Goal
Every line from the beginning of the records below up to the one holding "element.position, element.color = place, colour" should be quoted exactly; leave out the rest.

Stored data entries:
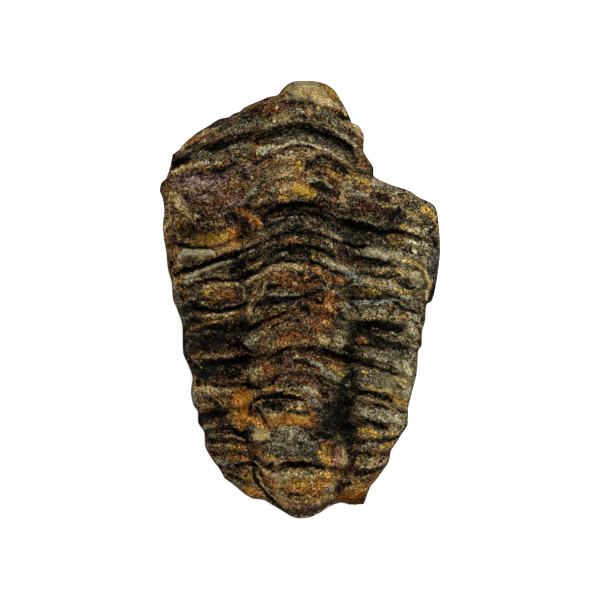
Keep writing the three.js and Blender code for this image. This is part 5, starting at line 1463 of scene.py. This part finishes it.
class Recipe:
    """A material and its nodes."""

    def __init__(self, name):
        self.material = bpy.data.materials.new(name)
        self.material.use_nodes = True
        self.tree = self.material.node_tree
        self.tree.nodes.clear()

    def node(self, kind, settings=None, sockets=None, output=0):
        """Adds a node of a kind, with its settings, then its sockets' values or wires."""
        made = self.tree.nodes.new(kind)
        for name, value in (settings or {}).items():
            if name == "stops":
                self.set_stops(made.color_ramp, value)
            else:
                setattr(made, name, value)
        for name, value in (sockets or {}).items():
            if isinstance(value, Wire):
                self.tree.links.new(value.socket, made.inputs[name])
            else:
                made.inputs[name].default_value = value
        return Wire(self, made.outputs[output]) if made.outputs else None

    def set_stops(self, ramp, stops):
        """Gives a colour ramp its places and colours."""
        while len(ramp.elements) < len(stops):
            ramp.elements.new(1.0)
        for element, (place, colour) in zip(ramp.elements, stops):
            element.position, element.color = place, colour

    def mask(self, name):
        """A number stored on the mesh under a name."""
        return self.node("ShaderNodeAttribute", {"attribute_name": name}, output="Fac")

    def grain(self, place, size, detail=3.0, roughness=0.6, distortion=0.0):
        """Noise around 0, from about -0.5 to 0.5. Its lumps' size is in the place's units."""
        sockets = {"Vector": place, "Scale": 1 / size, "Detail": detail}
        sockets.update({"Roughness": roughness, "Distortion": distortion})
        return self.node("ShaderNodeTexNoise", {}, sockets) - 0.5

    def blend(self, share, under, over):
        """The colour under where share is 0, and the colour over where it is 1."""
        sockets = {"Factor": share, 6: under, 7: over}
        return self.node("ShaderNodeMix", {"data_type": "RGBA"}, sockets, output=2)

    def shades(self, tone, colours):
        """Screen colours from dark to pale, picked by a tone from 0 to 1."""
        places = np.linspace(0, 1, len(colours))
        stops = [(place, tint(*colour)) for place, colour in zip(places, colours)]
        return self.node("ShaderNodeValToRGB", {"stops": stops}, {"Fac": tone})


# %% [markdown]
# ## The stone's colour
#
# A painter would first settle how light each spot is and then what hue it has. The tone
# comes from the relief and from grain at several sizes: low spots are near black and edges
# pale, partly as painted shade and painted light, and laminae run along the rings. Every
# mask and noise that the tone and the hues share is made here once.

# %% Noises and masks of the stone
LAMINA_STRETCH = (0.3, 1, 1)  # makes laminae about three times as long as they are wide
CRYSTALS_PER_MM = 3.6

stone = Recipe("weathered_fossil_stone")
flow_place = stone.node("ShaderNodeAttribute", {"attribute_name": "flow"}, output="Vector")
object_place = stone.node("ShaderNodeTexCoord", output="Object")
millimetres = stone.node(
    "ShaderNodeVectorMath", {"operation": "SCALE"}, {0: object_place, "Scale": MM_PER_METRE}
)
stretched = stone.node(
    "ShaderNodeVectorMath", {"operation": "MULTIPLY"}, {0: flow_place, 1: LAMINA_STRETCH}
)
laminated = stone.grain(stretched, 0.6, detail=4)
blotches = stone.grain(flow_place, 2.2, detail=4, distortion=0.4)
mottle = stone.grain(millimetres, 0.8, detail=4, roughness=0.7)
speckle = stone.grain(millimetres, 0.27, detail=2, roughness=0.8)
crystals = stone.node(
    "ShaderNodeTexVoronoi", {}, {"Vector": millimetres, "Scale": CRYSTALS_PER_MM}, output="Color"
)
crystals = stone.node("ShaderNodeSeparateColor", {}, {"Color": crystals}, output="Red") - 0.5
fine, broad = stone.mask("fine_height"), stone.mask("broad_height")
shade, seam, plate_shade = stone.mask("shade"), stone.mask("seam"), stone.mask("plate_shade")
plate_hue, black, smoothness = stone.mask("plate_hue"), stone.mask("black"), stone.mask("smoothness")
print("noise and mask nodes:", len(stone.tree.nodes))

# %% [markdown]
# Cracks finer than the net wander over the whole back. A noise is near zero along winding
# lines, and those lines are the cracks. Each one has a pale lip beside it, where its edge
# has worn.

# %% Hair cracks and their lips
def hair_cracks(place, size, width):
    """Two masks: thin wandering cracks, and the pale lip that runs beside each one."""
    bends = stone.grain(place, size, roughness=0.55)
    crack = (width - abs(bends)).between(0, width)
    lip = (width - abs(bends - 2 * width)).between(0, width)
    return crack, lip


long_cracks, long_lips = hair_cracks(stretched, size=0.9, width=0.022)
short_cracks, short_lips = hair_cracks(millimetres, size=0.55, width=0.03)
cracks = long_cracks + short_cracks
lips = long_lips + short_lips
print("nodes with the cracks:", len(stone.tree.nodes))

# %% [markdown]
# The tone adds them all up around a middle. Grain is calmer on the smooth faces, and the
# black mask, dark film and painted shade in the grooves, darkens whatever it covers.

# %% Tone
TONE_MIDDLE = 0.455
CONTRAST = 0.9
FILM_AND_SHADE_EDGE, FILM_AND_SHADE_DARKNESS = (0.35, 0.7), 0.19  # the edge runs from its start to full cover
CALM_GRAIN = 0.5  # share of the grain that a smooth face has lost

grainy = 0.28 * laminated + 0.56 * mottle + 0.4 * speckle + 0.1 * crystals
tone = (
    TONE_MIDDLE
    # fine and broad heights: painted shade in the hollows and painted light on the edges, with dirt and
    # wear
    + 0.12 * fine
    + 0.09 * broad
    + 0.27 * blotches
    + grainy * (1 - CALM_GRAIN * smoothness)
    + shade
    + 0.1 * plate_shade
    - 0.12 * seam
    - 0.26 * cracks
    + 0.24 * lips
)
# the black mask: dark film, and painted shade in the grooves
black_film_and_shade = (black + 0.35 * plate_hue + 0.3 * blotches + 0.5 * mottle).between(*FILM_AND_SHADE_EDGE)
tone = TONE_MIDDLE + CONTRAST * (tone - TONE_MIDDLE) - FILM_AND_SHADE_DARKNESS * black_film_and_shade
print("nodes with the tone:", len(stone.tree.nodes))

# %% [markdown]
# Each hue is a row of shades from dark to pale. The same tone picks from all of them, so
# that a rust stain keeps the light and dark of the rock under it. Plain rock is olive or
# brown, and a paler brown where it is warm.

# %% Plain rock, from dark to pale
OLIVE = ((4, 4, 2), (26, 21, 11), (62, 51, 28), (97, 84, 52), (136, 121, 80))
BROWN = ((5, 3, 1), (30, 18, 8), (70, 45, 21), (104, 73, 37), (138, 108, 62))
WARM_BROWN = ((12, 8, 3), (54, 37, 15), (106, 78, 36), (146, 114, 56), (184, 156, 96))
BROWN_EDGE = (0.42, 0.58)  # where the rock turns from olive to brown
WARM_SHARE = 0.7

hue_drift = stone.grain(flow_place, 4.0)
warm = stone.mask("warmth")
brown_share = (hue_drift + 0.5 + 0.25 * warm).between(*BROWN_EDGE)
colour = stone.blend(brown_share, stone.shades(tone, OLIVE), stone.shades(tone, BROWN))
colour = stone.blend(warm * WARM_SHARE, colour, stone.shades(tone, WARM_BROWN))
print("nodes with the plain rock:", len(stone.tree.nodes))

# %% [markdown]
# The stains lie over the plain rock, one hue after the other. Noise and the plates of the
# shell break up their edges once more.

# %% Hues, each from dark to pale
HUE_EDGE = (0.25, 0.75)  # where a stain begins and where it covers the rock
HUES = {
    "grey": ((6, 6, 4), (31, 27, 18), (67, 60, 41), (99, 90, 63), (137, 126, 95)),
    "slate": ((8, 8, 6), (38, 37, 31), (78, 75, 64), (112, 108, 94), (148, 145, 132)),
    "brick": ((6, 4, 2), (34, 18, 10), (68, 38, 22), (102, 64, 40), (146, 106, 74)),
    "rust": ((8, 4, 1), (44, 23, 7), (90, 52, 17), (132, 84, 32), (172, 126, 62)),
    "mauve": ((8, 5, 4), (42, 29, 23), (84, 63, 53), (121, 99, 86), (163, 145, 131)),
    "ochre": ((10, 7, 1), (48, 33, 8), (98, 71, 20), (142, 108, 38), (170, 138, 62)),
    "orange": ((9, 4, 1), (56, 29, 5), (110, 66, 15), (154, 99, 27), (192, 140, 56)),
    "tan": ((18, 13, 6), (62, 48, 27), (106, 86, 50), (138, 116, 72), (172, 152, 106)),
    "bone": ((18, 16, 10), (60, 53, 37), (100, 91, 66), (128, 118, 88), (162, 152, 122)),
}

soft_mottle = stone.grain(millimetres, 0.8, detail=1)
for hue, colours in HUES.items():
    ragged_mask = stone.mask(hue) + 0.35 * plate_hue + 0.35 * blotches + 0.4 * soft_mottle
    share = ragged_mask.between(*HUE_EDGE)
    colour = stone.blend(share, colour, stone.shades(tone, colours))
print("hues over the plain rock:", len(HUES))

# %% [markdown]
# The finest grain is the sparkle of single crystals, lighter or darker than the rock around
# them but of the same hue. Added straight to a colour it would tint the dark spots, so it
# is added on the scale that the eye sees, where equal steps look equal.

# %% Crystal grain on the eye's scale
EYE_GAMMA = 2.2
DARK_SPARKLE, SPARKLE_GAIN = 0.46, 0.72  # strength at tone 0, and what it gains by tone 1
SPARKLE_LOSS = 0.55  # share of it that a smooth face has lost

seen = stone.node("ShaderNodeGamma", {}, {"Color": colour, "Gamma": 1 / EYE_GAMMA})
sparkle = 1.5 * speckle + 0.3 * mottle + 0.16 * crystals
sparkle = sparkle * (DARK_SPARKLE + SPARKLE_GAIN * tone) * (1 - SPARKLE_LOSS * smoothness)
seen = stone.node("ShaderNodeVectorMath", {"operation": "ADD"}, {0: seen, 1: sparkle})
seen = stone.node("ShaderNodeVectorMath", {"operation": "MAXIMUM"}, {0: seen, 1: (0.0, 0.0, 0.0)})
colour = stone.node("ShaderNodeGamma", {}, {"Color": seen, "Gamma": EYE_GAMMA})

# %% [markdown]
# The finish is dull, a little less so on the black films and the painted shade of the
# grooves. Grain too fine for the mesh is bump, from the same noises as the colour, so pits
# are dark and grains are pale.

# %% Finish and bump
BUMP_STRENGTH, BUMP_METRES, GLOSS = 0.7, 0.00022, 0.01

bump_height = 0.6 * mottle + 0.5 * speckle + 0.3 * laminated - 0.3 * cracks
bump_sockets = {"Strength": BUMP_STRENGTH, "Distance": BUMP_METRES, "Height": bump_height}
bump = stone.node("ShaderNodeBump", {}, bump_sockets)
surface = stone.node(
    "ShaderNodeBsdfPrincipled",
    {},
    {
        "Base Color": colour,
        "Roughness": 0.8 - 0.2 * black_film_and_shade + 0.3 * mottle,
        "Specular IOR Level": GLOSS,
        "Normal": bump,
    },
)
stone.node("ShaderNodeOutputMaterial", {}, {"Surface": surface})
mesh.materials.append(stone.material)
print("stone nodes:", len(stone.tree.nodes))

# %% [markdown]
# The floor is a sheet of matt white card. It only has to be pale and even, so it glows a
# little, as on a light table, and the stone's shadow on it stays faint.

# %% White card
CARD_SHADES = (243, 243, 243), (247, 247, 247)
FIBRE_METRES, CARD_ROUGHNESS, CARD_GLOW = 0.002, 0.9, 0.45

card = Recipe("white_card")
card_place = card.node("ShaderNodeTexCoord", output="Object")
fibres = card.grain(card_place, FIBRE_METRES)
darker, paler = [tint(*shade) for shade in CARD_SHADES]
card_surface = card.node(
    "ShaderNodeBsdfPrincipled",
    {},
    {
        "Base Color": card.blend(fibres + 0.5, darker, paler),
        "Roughness": CARD_ROUGHNESS,
        "Emission Color": WHITE,
        "Emission Strength": CARD_GLOW,
    },
)
card.node("ShaderNodeOutputMaterial", {}, {"Surface": card_surface})
floor.data.materials.append(card.material)
print("card nodes:", len(card.tree.nodes))
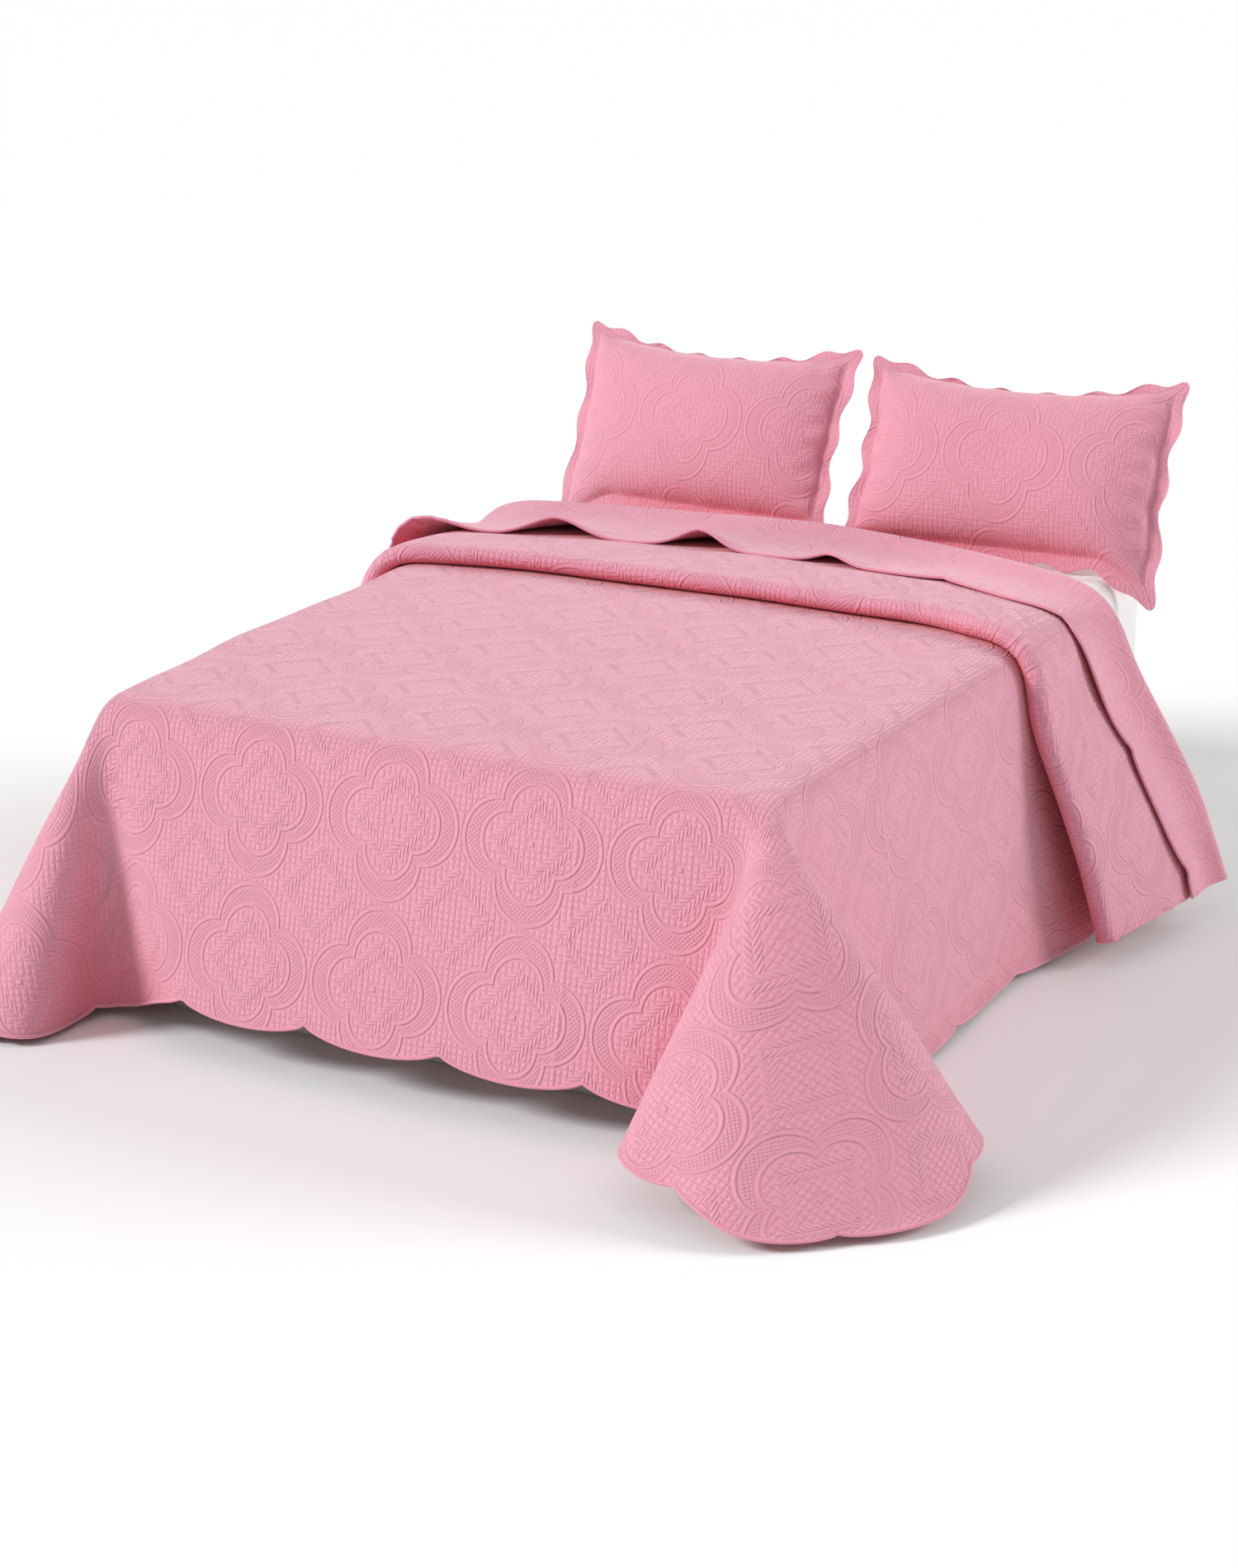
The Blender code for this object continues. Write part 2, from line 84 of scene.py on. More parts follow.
def closedSheet(name, face, back, flat, materials):
    # a closed slab between two grids; the back and the rim take the second material
    rows, columns = face.shape[:2]
    under = rows * columns
    index = np.arange(under).reshape(rows, columns)
    a, b = index[:-1, :-1].ravel(), index[:-1, 1:].ravel()
    c, d = index[1:, 1:].ravel(), index[1:, :-1].ravel()
    front = np.stack([a, b, c, d], axis=-1)
    behind = np.stack([d, c, b, a], axis=-1) + under
    ring = np.array(rimOf(rows, columns))
    after = np.roll(ring, -1)
    side = np.stack([after, ring, under + ring, under + after], axis=-1)
    faces = np.concatenate([front, behind, side])
    points = np.concatenate([face.reshape(-1, 3), back.reshape(-1, 3)])
    piece = meshPiece(name, points, faces, np.concatenate([flat.reshape(-1, 2)] * 2))
    for material in materials:
        piece.data.materials.append(material)
    which = np.zeros(len(faces), np.int32)
    which[len(front):] = len(materials) - 1
    piece.data.polygons.foreach_set("material_index", which)
    piece.data.set_sharp_from_angle(angle=sharpFrom)
    return piece


def meshPiece(name, points, faces, flat=None):
    mesh = bpy.data.meshes.new(name)
    mesh.from_pydata(points.tolist(), [], [tuple(face) for face in np.asarray(faces).tolist()])
    mesh.update()
    if flat is not None:
        layer = mesh.uv_layers.new(name="cloth")
        corners = np.zeros(len(mesh.loops), np.int32)
        mesh.loops.foreach_get("vertex_index", corners)
        layer.data.foreach_set("uv", flat[corners].astype(np.float32).ravel())
    mesh.polygons.foreach_set("use_smooth", np.ones(len(mesh.polygons), bool))
    piece = bpy.data.objects.new(name, mesh)
    bpy.context.scene.collection.objects.link(piece)
    return piece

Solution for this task
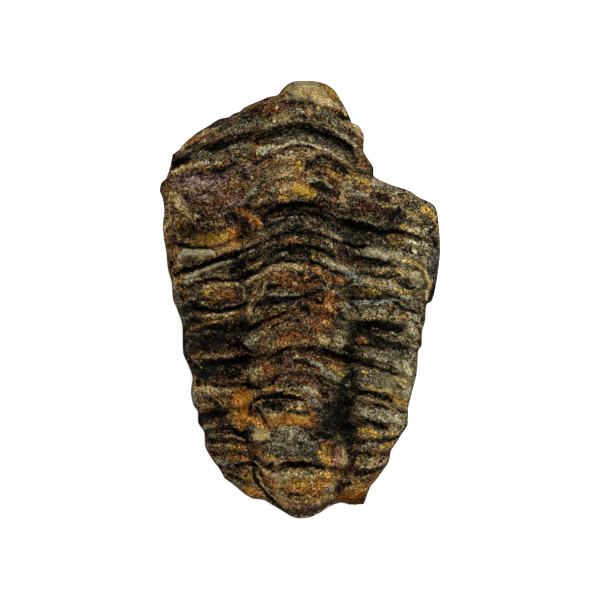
Keep writing the three.js and Blender code for this image. This is part 5, starting at line 1463 of scene.py. This part finishes it.
class Recipe:
    """A material and its nodes."""

    def __init__(self, name):
        self.material = bpy.data.materials.new(name)
        self.material.use_nodes = True
        self.tree = self.material.node_tree
        self.tree.nodes.clear()

    def node(self, kind, settings=None, sockets=None, output=0):
        """Adds a node of a kind, with its settings, then its sockets' values or wires."""
        made = self.tree.nodes.new(kind)
        for name, value in (settings or {}).items():
            if name == "stops":
                self.set_stops(made.color_ramp, value)
            else:
                setattr(made, name, value)
        for name, value in (sockets or {}).items():
            if isinstance(value, Wire):
                self.tree.links.new(value.socket, made.inputs[name])
            else:
                made.inputs[name].default_value = value
        return Wire(self, made.outputs[output]) if made.outputs else None

    def set_stops(self, ramp, stops):
        """Gives a colour ramp its places and colours."""
        while len(ramp.elements) < len(stops):
            ramp.elements.new(1.0)
        for element, (place, colour) in zip(ramp.elements, stops):
            element.position, element.color = place, colour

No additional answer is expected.